Seven segment LED displays are often found in clock radios, VCRs, microwave ovens, toys and many other household items. They are primarily used to display decimal numbers but they can also display a few alphabets and other characters. This experiment describes interfacing a seven segment LED display to a PIC16F688 microcontroller. You will make a hexadecimal counter that counts from 0 (00h) to 15 (0Fh) and display the value on the seven segment LED display.

Required Theory

A seven segment LED display is an special arrangement of 7 LED elements to form a rectangular shape using two vertical segments on each side with one horizontal segment on the top, middle, and bottom. By individually turning the segments on or off, numbers from 0 to 9 and some letters can be displayed. Seven segment displays sometime also have an eighth segment to display the decimal point. Therefore, a seven-segment display will require seven outputs from the microcontroller to display a number, and one more output if the decimal point is to be displayed too.

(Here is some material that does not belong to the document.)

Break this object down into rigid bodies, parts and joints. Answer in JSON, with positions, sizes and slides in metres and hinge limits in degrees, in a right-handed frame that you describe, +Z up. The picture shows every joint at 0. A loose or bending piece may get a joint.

The segments are marked with non-capital letters: a, b, c, d, e, f, g and dp, where dp is the decimal point. The 8 LEDs inside the display can be arranged with a common cathode or common anode configuration. With a common cathode display, the cathodes of all the segment LEDs are tied together and this common point must be connected to the ground. A required LED segment is then turned on by applying a logic 1 to its anode. In common anode displays, all the anodes are tied together and the common anode is connected to the supply voltage Vcc. Individual segments are turned on by applying logic 0 to their cathodes.

When more than one seven segment display is used, a multiplexing technique is used to minimize the required number of microcontroller pins. We will discuss about that technique later.

In this experiment, a LT543 model common cathode seven segment display is used. The segment LEDs glow red when turned on. The module has 10 pins whose configuration is shown below.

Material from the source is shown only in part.